A FEW WORDS ON HALF-TIME ON THE RIVER
I still want to maintain that anyone can read any of these poems as he or she wants, but for me, Half-time on the River is one man’s mid-life crisis in 34 lines, and, oddly enough, it all works out well.
The crisis was that, in my 40’s, I realized I could no longer play competitive rugby. When I say competitive, I mean that relatively. Richmond Rugby was a Division II club, which was perhaps a level about recreational rugby. I was never much good. Basil, my coach and mentor once said, “Reyn doesn’t always play well, but he always plays with a lot of zest.” I always emphasize the second half of the statement. I did play with zest; I loved the game.
I never had any real rugby talent, but I did have relatively good speed for recreational rugby. That’s God-given, but God takes it back as you get older, so, as I say in the poem. I’d lost a step I never really had.
So, what to do?
My friend Becky (you’ll see more of her in later poems) suggested kayaking. It looked like fun, but it was much harder than it looks. Even in the calmer lower section of the James River, the current pushes the boat around, and it’s hard to make the boat go straight.
But eventually, I got the hang of it well enough for the lower section of the James (I never did the upper section with class four and five rapids, where people drown).

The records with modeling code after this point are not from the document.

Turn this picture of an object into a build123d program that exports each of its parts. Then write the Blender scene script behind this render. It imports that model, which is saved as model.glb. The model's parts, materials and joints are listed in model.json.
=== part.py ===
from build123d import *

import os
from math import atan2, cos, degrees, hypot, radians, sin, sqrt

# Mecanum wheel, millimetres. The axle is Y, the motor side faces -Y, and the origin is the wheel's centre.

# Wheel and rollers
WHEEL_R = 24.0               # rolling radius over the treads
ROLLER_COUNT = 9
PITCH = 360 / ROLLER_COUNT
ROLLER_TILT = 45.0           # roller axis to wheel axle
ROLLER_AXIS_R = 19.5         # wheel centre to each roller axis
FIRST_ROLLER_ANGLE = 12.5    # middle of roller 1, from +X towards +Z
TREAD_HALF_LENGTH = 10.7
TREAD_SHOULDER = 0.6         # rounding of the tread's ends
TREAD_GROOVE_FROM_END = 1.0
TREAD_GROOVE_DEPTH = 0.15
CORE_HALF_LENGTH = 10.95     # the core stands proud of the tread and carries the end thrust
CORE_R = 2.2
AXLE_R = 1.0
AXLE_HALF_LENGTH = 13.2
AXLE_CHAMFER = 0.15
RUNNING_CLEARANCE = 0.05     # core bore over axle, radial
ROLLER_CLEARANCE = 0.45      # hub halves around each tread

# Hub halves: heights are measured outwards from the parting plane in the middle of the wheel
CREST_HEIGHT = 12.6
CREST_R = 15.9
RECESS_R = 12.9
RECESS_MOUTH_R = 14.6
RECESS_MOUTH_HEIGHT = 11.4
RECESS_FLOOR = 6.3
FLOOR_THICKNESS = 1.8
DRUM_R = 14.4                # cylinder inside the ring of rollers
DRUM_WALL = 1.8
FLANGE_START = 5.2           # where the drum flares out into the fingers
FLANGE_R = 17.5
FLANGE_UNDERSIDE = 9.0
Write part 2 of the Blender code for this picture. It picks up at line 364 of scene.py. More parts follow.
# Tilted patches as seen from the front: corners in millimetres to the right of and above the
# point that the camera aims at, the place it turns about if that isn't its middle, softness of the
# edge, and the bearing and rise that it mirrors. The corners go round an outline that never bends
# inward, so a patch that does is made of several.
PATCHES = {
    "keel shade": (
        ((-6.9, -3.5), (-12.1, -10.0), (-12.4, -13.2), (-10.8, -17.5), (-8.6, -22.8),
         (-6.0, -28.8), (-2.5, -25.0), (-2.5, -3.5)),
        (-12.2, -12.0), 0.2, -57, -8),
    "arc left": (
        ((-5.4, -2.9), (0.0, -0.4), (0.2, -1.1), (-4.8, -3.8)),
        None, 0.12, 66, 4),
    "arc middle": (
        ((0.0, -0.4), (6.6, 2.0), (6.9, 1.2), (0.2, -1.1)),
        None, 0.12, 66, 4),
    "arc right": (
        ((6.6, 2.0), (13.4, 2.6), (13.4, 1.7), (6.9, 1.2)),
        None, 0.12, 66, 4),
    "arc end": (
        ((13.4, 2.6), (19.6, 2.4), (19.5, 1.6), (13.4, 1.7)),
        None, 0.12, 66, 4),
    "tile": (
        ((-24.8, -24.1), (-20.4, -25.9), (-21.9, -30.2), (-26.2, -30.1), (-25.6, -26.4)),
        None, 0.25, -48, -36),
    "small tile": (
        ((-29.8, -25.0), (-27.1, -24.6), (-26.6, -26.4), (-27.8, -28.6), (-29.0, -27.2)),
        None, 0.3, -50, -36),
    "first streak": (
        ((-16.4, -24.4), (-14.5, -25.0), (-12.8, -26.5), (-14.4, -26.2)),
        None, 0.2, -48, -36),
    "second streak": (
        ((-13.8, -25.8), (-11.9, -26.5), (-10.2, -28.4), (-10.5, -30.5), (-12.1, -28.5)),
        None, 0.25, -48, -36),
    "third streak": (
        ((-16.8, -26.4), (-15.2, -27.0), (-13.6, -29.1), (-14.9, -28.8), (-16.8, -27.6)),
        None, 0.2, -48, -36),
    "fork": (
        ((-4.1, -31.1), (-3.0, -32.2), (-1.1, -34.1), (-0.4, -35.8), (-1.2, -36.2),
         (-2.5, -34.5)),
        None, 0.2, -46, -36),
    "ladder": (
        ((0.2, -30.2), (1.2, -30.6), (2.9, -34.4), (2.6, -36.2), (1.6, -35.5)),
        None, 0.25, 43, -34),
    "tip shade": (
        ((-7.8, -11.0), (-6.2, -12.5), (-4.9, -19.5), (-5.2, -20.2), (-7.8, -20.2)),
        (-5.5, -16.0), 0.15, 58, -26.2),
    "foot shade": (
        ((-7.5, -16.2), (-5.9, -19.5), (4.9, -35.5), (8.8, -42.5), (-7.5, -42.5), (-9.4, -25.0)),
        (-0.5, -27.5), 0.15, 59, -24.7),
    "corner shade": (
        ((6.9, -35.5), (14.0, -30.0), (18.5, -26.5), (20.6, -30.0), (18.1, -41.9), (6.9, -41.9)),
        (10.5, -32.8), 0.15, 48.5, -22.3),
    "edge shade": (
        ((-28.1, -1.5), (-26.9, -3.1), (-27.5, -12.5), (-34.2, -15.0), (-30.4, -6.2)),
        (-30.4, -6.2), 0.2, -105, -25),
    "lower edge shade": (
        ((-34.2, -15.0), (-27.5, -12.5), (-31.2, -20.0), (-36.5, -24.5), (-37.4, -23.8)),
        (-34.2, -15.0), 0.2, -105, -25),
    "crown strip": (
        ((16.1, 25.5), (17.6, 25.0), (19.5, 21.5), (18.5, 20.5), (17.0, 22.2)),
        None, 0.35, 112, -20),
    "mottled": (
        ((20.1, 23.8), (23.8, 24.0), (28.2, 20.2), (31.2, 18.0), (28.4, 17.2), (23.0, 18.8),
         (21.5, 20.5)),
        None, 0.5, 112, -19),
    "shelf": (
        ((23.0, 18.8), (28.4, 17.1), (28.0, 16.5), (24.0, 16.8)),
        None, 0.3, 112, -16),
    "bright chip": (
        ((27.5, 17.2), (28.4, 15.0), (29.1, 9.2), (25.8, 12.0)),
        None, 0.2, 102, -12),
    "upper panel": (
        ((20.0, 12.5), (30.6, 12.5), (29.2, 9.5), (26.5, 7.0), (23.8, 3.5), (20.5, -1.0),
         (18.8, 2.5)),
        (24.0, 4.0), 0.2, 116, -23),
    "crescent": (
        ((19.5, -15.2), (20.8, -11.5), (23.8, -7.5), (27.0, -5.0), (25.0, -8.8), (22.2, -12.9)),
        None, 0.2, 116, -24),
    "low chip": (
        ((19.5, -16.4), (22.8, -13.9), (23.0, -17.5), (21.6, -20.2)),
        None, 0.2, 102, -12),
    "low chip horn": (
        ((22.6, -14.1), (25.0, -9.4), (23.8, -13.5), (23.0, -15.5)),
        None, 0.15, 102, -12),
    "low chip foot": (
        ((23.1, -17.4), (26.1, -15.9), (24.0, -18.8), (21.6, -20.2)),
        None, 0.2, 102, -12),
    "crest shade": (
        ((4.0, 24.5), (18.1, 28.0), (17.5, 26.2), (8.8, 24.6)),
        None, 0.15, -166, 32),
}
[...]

Choo-Choo is the name paddlers have given to the biggest rapid in the lower section (class 2, maybe 3 depending on the water level). It’s called that because it’s near a railroad trestle across the river. Richmond was a railroad city, which helped us to rebuild quickly after the unpleasantness between 1861 and 1865, when the city burned down.
Choo-Choo is also about halfway between the run from Pony Pasture to Reedy Creek, so it was always a good place to pull out of the river and lie in the sun in the summer or watch the muskrats in the river in the winter.
So that was how I passed my mid-life crisis, giving up the frantic dash to bring the ball back to the forwards for the more gentle contemplation of water, rock and light, waiting for whatever the second half of the game had to show me. Not bad for a mid-life crisis.